When the correct order of causes and consequences is established, one must begin to wonder: what kind of art will a society aspire to, which consumes time in frivolity and idleness, facing no struggle which separates the worthy from the unworthy? The very same question can be put forward regarding science, for not only is art the expression of a will that seeks to triumph over life and death, but it is in equal degree, if not more true when it comes to the pursuit of knowledge. If a mere intellectual whim can stir up innovation and discovery, it is only true to the extent that it spontaneously conforms to the principle which is conscious of the past and mindful of the future.

What will art resemble, and what will be its ultimate value, when it reflects the inner world of a people who are indifferent to pleasure and pain, to triumph and loss, to any higher ideal or supra-human reality, whose cornerstone are the Universal Basic Income, the smartphone and the sofa, and a whole host of surrogates for living a real life? Naturally, such art can only turn out decadent and degenerate, or at best mundane and frivolous, and likewise, science can only come to serve the necessities of idleness and whim, something that it already successfully performs.

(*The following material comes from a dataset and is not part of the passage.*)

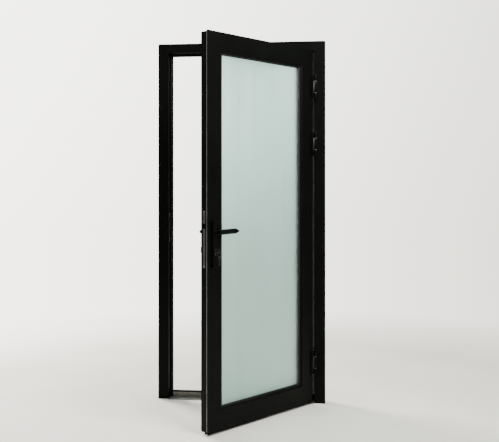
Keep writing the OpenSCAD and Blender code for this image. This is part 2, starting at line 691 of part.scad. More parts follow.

If we consider these points, then what is the value of a “culture” defined along these lines? Why root for a future like that? The Right seems to be in fact reinforcing the effete ideal of man as the idle ponderer of infinite horizons, who has no conception of duty, least of all the duty to first and foremost be a man; the ideal of a bored tinkerer and a man-child who seeks to “express himself,” no matter how much that “self” must be insignificant and devoid of that manly and impersonal boundlessness.

Precisely in these terms the present paradigm wants to redefine the individual and the meaning of his capacity for action, and in this he seems to conform by substituting his former strength of character for the virtues of effete dialectics whose only purpose is self-aggrandizement. Such an individual will prove to be unable and unwilling to throw off the yoke of his thralldom to the economic ideal.